-------- Material for this exercise

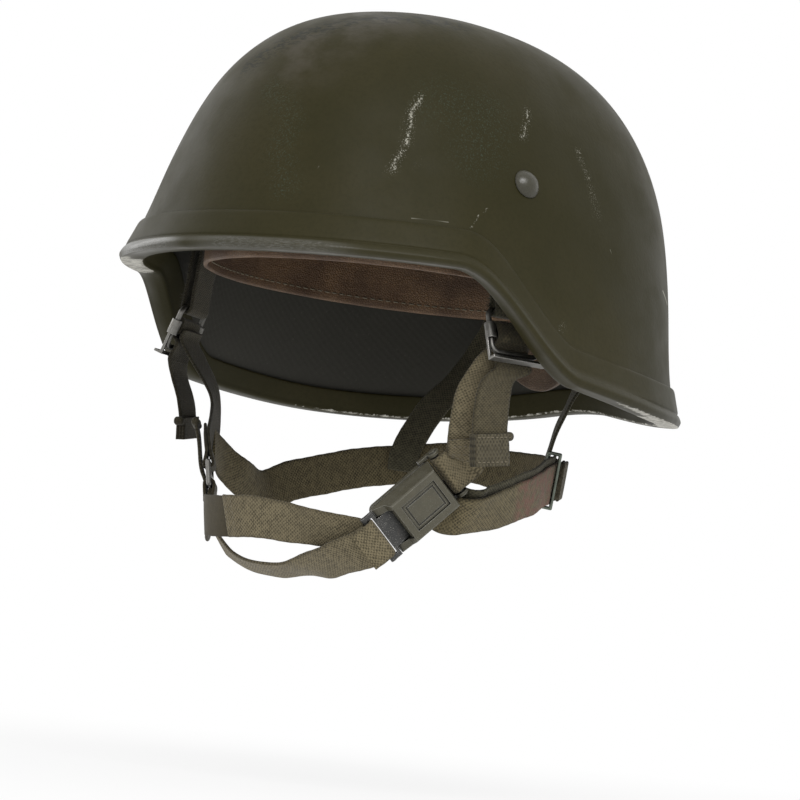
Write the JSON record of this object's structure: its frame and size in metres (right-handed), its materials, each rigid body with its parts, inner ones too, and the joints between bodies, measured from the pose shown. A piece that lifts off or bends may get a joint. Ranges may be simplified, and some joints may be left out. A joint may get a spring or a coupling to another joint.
{
  "type": "combat helmet",
  "caption": "Laminate combat helmet with flared edge, painted dark olive, leather suspension inside and a webbing chin harness with a side-release buckle, nape strap and wire slide adjusters.",
  "frame": {"origin": "middle of the head opening, 7.5 mm below the lowest edge of the ear pieces", "axes": "+Z towards the crown, -Y the way the wearer faces, +X the wearer's left"},
  "size_m": [0.2502, 0.2762, 0.2593],
  "materials": {
    "shell_paint": "non-reflective dark olive paint over laminate, chipped at the edge",
    "trim_paint": "moulded rubber edging painted with the shell, worn cream on its underside",
    "screw_paint": "painted steel with a worn dome",
    "washer_rubber": "matt black",
    "band_plastic": "moulded dark green-black",
    "liner_leather": "brown leather, darkened by use",
    "spring_steel": "plain spring steel",
    "wire_steel": "tarnished steel wire and pressed plate",
    "webbing": "woven cotton webbing, olive drab, worn",
    "buckle_paint": "grey-olive enamel worn bright on its ridges",
    "plug_steel": "dark blue-grey steel with pale dust"
  },
  "bodies": {
    "helmet": {"shell": "shell_paint", "rim_trim": "trim_paint", "liner_screws": "screw_paint", "liner_washers": "washer_rubber", "suspension_band": "band_plastic", "headband": "liner_leather", "headband_clips": "spring_steel", "crown_webbing": "webbing", "crown_pad": "liner_leather", "nape_pad": "liner_leather", "loop_rivets": "spring_steel", "left_anchor_loop": "webbing", "right_anchor_loop": "webbing", "left_strap": "webbing", "right_strap": "webbing", "buckle_base": "buckle_paint", "buckle_cover": "buckle_paint", "latch_spring": "spring_steel", "chin_yoke": "webbing", "chin_strap_upper": "webbing", "chin_strap_lower": "webbing", "junction_ring": "wire_steel", "cheek_tail": "webbing", "nape_strap": "webbing", "nape_strap_tail": "webbing", "rear_hangers": "webbing"},
    "left_frame_body": {"left_frame": "wire_steel"},
    "right_frame_body": {"right_frame": "wire_steel"},
    "left_bar_body": {"left_slide_bar": "wire_steel", "left_tail": "webbing"},
    "right_bar_body": {"right_slide_bar": "wire_steel", "right_tail": "webbing"},
    "button_body": {"release_button": "buckle_paint"},
    "plug_body": {"buckle_plug": "plug_steel"},
    "keeper_body": {"nape_keeper": "wire_steel"}
  },
  "joints": [
    {"name": "left_frame_swing", "type": "hinge", "parent": "helmet", "child": "left_frame_body", "pos_m": [0.09144, -0.02402, 0.041], "axis": [0.1924, 0.9813, 0], "range_deg": [-6, 8], "deforming": ["left_strap"]},
    {"name": "right_frame_swing", "type": "hinge", "parent": "helmet", "child": "right_frame_body", "pos_m": [-0.08518, -0.04518, 0.039], "axis": [-0.3683, 0.9297, 0], "range_deg": [-8, 6], "deforming": ["right_strap"]},
    {"name": "left_bar_slide", "type": "slide", "parent": "left_frame_body", "child": "left_bar_body", "axis": [-0.3356, 0.0658, 0.9397], "range_m": [-0.0022, 0.001], "deforming": ["left_strap"]},
    {"name": "right_bar_slide", "type": "slide", "parent": "right_frame_body", "child": "right_bar_body", "axis": [0.318, 0.126, 0.9397], "range_m": [-0.0022, 0.001], "deforming": ["right_strap"]},
    {"name": "release_button_press", "type": "slide", "parent": "helmet", "child": "button_body", "axis": [-0.8903, 0.4267, 0.159], "range_m": [0, 0.002], "stiffness_N_per_m": 600, "springref_m": -0.0015, "deforming": ["latch_spring"]},
    {"name": "plug_pull", "type": "slide", "parent": "helmet", "child": "plug_body", "axis": [-0.4, -0.5659, -0.7209], "range_m": [0, 0.025], "deforming": ["latch_spring", "chin_strap_upper", "chin_strap_lower"]},
    {"name": "nape_keeper_slide", "type": "slide", "parent": "helmet", "child": "keeper_body", "axis": [-0.4652, 0.8588, 0.2147], "range_m": [-0.003, 0.003]}
  ]
}
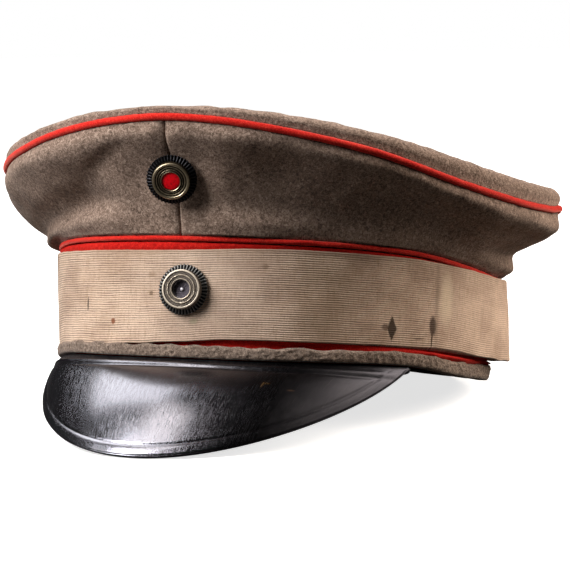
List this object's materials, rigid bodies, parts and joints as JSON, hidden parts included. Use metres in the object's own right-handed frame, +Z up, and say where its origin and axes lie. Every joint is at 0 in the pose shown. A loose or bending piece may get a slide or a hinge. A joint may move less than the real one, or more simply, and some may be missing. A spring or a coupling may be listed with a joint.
{
  "type": "visor cap",
  "caption": "Soft visor cap with a flaring corded wool crown, a banded head opening under a ribbed cover tape, a curved black visor and round metal cockades.",
  "frame": {"origin": "the middle of the bounding box's underside, on the table that the cap rests on by its visor tip and rear rim", "axes": "+Z up, the cap's front and visor to -Y, the wearer's left to +X; the head opening is tipped back 10.9 degrees, as it rests"},
  "size_m": [0.2194, 0.275, 0.1218],
  "materials": {
    "crown_cloth": "matte",
    "piping_cloth": "matte",
    "band_cloth": "matte",
    "tape_cloth": "matte",
    "visor_fibre": "gloss",
    "rosette_metal": "satin",
    "ring_nickel": "satin",
    "ring_silver": "satin",
    "center_silver": "matte",
    "red_enamel": "gloss"
  },
  "bodies": {
    "root": {"crown_top": "crown_cloth", "crown_side_left": "crown_cloth", "crown_side_right": "crown_cloth", "crown_piping": "piping_cloth", "band_piping": "piping_cloth", "band": "band_cloth", "cover_tape": "tape_cloth", "rim_welt": "crown_cloth", "visor": "visor_fibre", "upper_cockade_rosette": "rosette_metal", "upper_cockade_ring": "ring_nickel", "upper_cockade_center": "red_enamel", "lower_cockade_rosette": "rosette_metal", "lower_cockade_ring": "ring_silver", "lower_cockade_center": "center_silver"}
  },
  "joints": []
}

----------------

__Exercise requirements__:
From the records above, extract every entry exactly as given.

__Solution for this problem__:
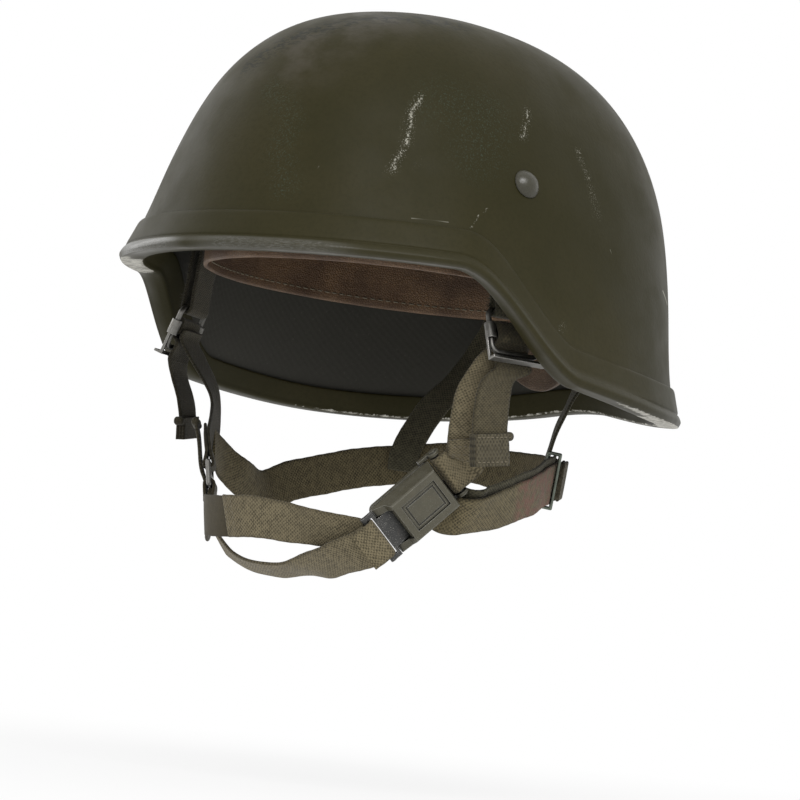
Write the JSON record of this object's structure: its frame and size in metres (right-handed), its materials, each rigid body with its parts, inner ones too, and the joints between bodies, measured from the pose shown. A piece that lifts off or bends may get a joint. Ranges may be simplified, and some joints may be left out. A joint may get a spring or a coupling to another joint.
{
  "type": "combat helmet",
  "caption": "Laminate combat helmet with flared edge, painted dark olive, leather suspension inside and a webbing chin harness with a side-release buckle, nape strap and wire slide adjusters.",
  "frame": {"origin": "middle of the head opening, 7.5 mm below the lowest edge of the ear pieces", "axes": "+Z towards the crown, -Y the way the wearer faces, +X the wearer's left"},
  "size_m": [0.2502, 0.2762, 0.2593],
  "materials": {
    "shell_paint": "non-reflective dark olive paint over laminate, chipped at the edge",
    "trim_paint": "moulded rubber edging painted with the shell, worn cream on its underside",
    "screw_paint": "painted steel with a worn dome",
    "washer_rubber": "matt black",
    "band_plastic": "moulded dark green-black",
    "liner_leather": "brown leather, darkened by use",
    "spring_steel": "plain spring steel",
    "wire_steel": "tarnished steel wire and pressed plate",
    "webbing": "woven cotton webbing, olive drab, worn",
    "buckle_paint": "grey-olive enamel worn bright on its ridges",
    "plug_steel": "dark blue-grey steel with pale dust"
  },
  "bodies": {
    "helmet": {"shell": "shell_paint", "rim_trim": "trim_paint", "liner_screws": "screw_paint", "liner_washers": "washer_rubber", "suspension_band": "band_plastic", "headband": "liner_leather", "headband_clips": "spring_steel", "crown_webbing": "webbing", "crown_pad": "liner_leather", "nape_pad": "liner_leather", "loop_rivets": "spring_steel", "left_anchor_loop": "webbing", "right_anchor_loop": "webbing", "left_strap": "webbing", "right_strap": "webbing", "buckle_base": "buckle_paint", "buckle_cover": "buckle_paint", "latch_spring": "spring_steel", "chin_yoke": "webbing", "chin_strap_upper": "webbing", "chin_strap_lower": "webbing", "junction_ring": "wire_steel", "cheek_tail": "webbing", "nape_strap": "webbing", "nape_strap_tail": "webbing", "rear_hangers": "webbing"},
    "left_frame_body": {"left_frame": "wire_steel"},
    "right_frame_body": {"right_frame": "wire_steel"},
    "left_bar_body": {"left_slide_bar": "wire_steel", "left_tail": "webbing"},
    "right_bar_body": {"right_slide_bar": "wire_steel", "right_tail": "webbing"},
    "button_body": {"release_button": "buckle_paint"},
    "plug_body": {"buckle_plug": "plug_steel"},
    "keeper_body": {"nape_keeper": "wire_steel"}
  },
  "joints": [
    {"name": "left_frame_swing", "type": "hinge", "parent": "helmet", "child": "left_frame_body", "pos_m": [0.09144, -0.02402, 0.041], "axis": [0.1924, 0.9813, 0], "range_deg": [-6, 8], "deforming": ["left_strap"]},
    {"name": "right_frame_swing", "type": "hinge", "parent": "helmet", "child": "right_frame_body", "pos_m": [-0.08518, -0.04518, 0.039], "axis": [-0.3683, 0.9297, 0], "range_deg": [-8, 6], "deforming": ["right_strap"]},
    {"name": "left_bar_slide", "type": "slide", "parent": "left_frame_body", "child": "left_bar_body", "axis": [-0.3356, 0.0658, 0.9397], "range_m": [-0.0022, 0.001], "deforming": ["left_strap"]},
    {"name": "right_bar_slide", "type": "slide", "parent": "right_frame_body", "child": "right_bar_body", "axis": [0.318, 0.126, 0.9397], "range_m": [-0.0022, 0.001], "deforming": ["right_strap"]},
    {"name": "release_button_press", "type": "slide", "parent": "helmet", "child": "button_body", "axis": [-0.8903, 0.4267, 0.159], "range_m": [0, 0.002], "stiffness_N_per_m": 600, "springref_m": -0.0015, "deforming": ["latch_spring"]},
    {"name": "plug_pull", "type": "slide", "parent": "helmet", "child": "plug_body", "axis": [-0.4, -0.5659, -0.7209], "range_m": [0, 0.025], "deforming": ["latch_spring", "chin_strap_upper", "chin_strap_lower"]},
    {"name": "nape_keeper_slide", "type": "slide", "parent": "helmet", "child": "keeper_body", "axis": [-0.4652, 0.8588, 0.2147], "range_m": [-0.003, 0.003]}
  ]
}
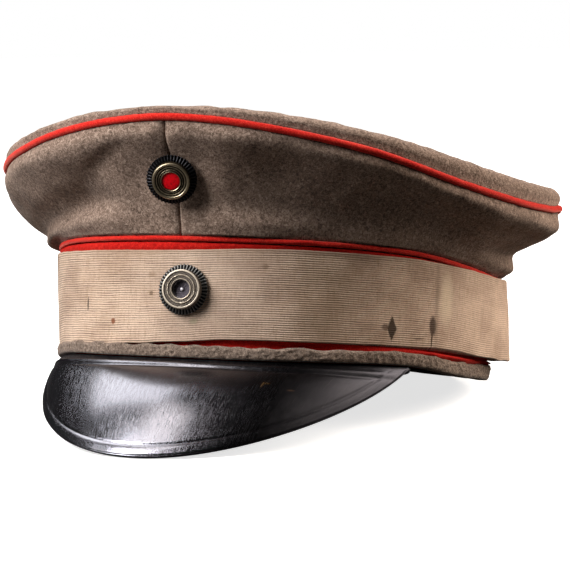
List this object's materials, rigid bodies, parts and joints as JSON, hidden parts included. Use metres in the object's own right-handed frame, +Z up, and say where its origin and axes lie. Every joint is at 0 in the pose shown. A loose or bending piece may get a slide or a hinge. A joint may move less than the real one, or more simply, and some may be missing. A spring or a coupling may be listed with a joint.
{
  "type": "visor cap",
  "caption": "Soft visor cap with a flaring corded wool crown, a banded head opening under a ribbed cover tape, a curved black visor and round metal cockades.",
  "frame": {"origin": "the middle of the bounding box's underside, on the table that the cap rests on by its visor tip and rear rim", "axes": "+Z up, the cap's front and visor to -Y, the wearer's left to +X; the head opening is tipped back 10.9 degrees, as it rests"},
  "size_m": [0.2194, 0.275, 0.1218],
  "materials": {
    "crown_cloth": "matte",
    "piping_cloth": "matte",
    "band_cloth": "matte",
    "tape_cloth": "matte",
    "visor_fibre": "gloss",
    "rosette_metal": "satin",
    "ring_nickel": "satin",
    "ring_silver": "satin",
    "center_silver": "matte",
    "red_enamel": "gloss"
  },
  "bodies": {
    "root": {"crown_top": "crown_cloth", "crown_side_left": "crown_cloth", "crown_side_right": "crown_cloth", "crown_piping": "piping_cloth", "band_piping": "piping_cloth", "band": "band_cloth", "cover_tape": "tape_cloth", "rim_welt": "crown_cloth", "visor": "visor_fibre", "upper_cockade_rosette": "rosette_metal", "upper_cockade_ring": "ring_nickel", "upper_cockade_center": "red_enamel", "lower_cockade_rosette": "rosette_metal", "lower_cockade_ring": "ring_silver", "lower_cockade_center": "center_silver"}
  },
  "joints": []
}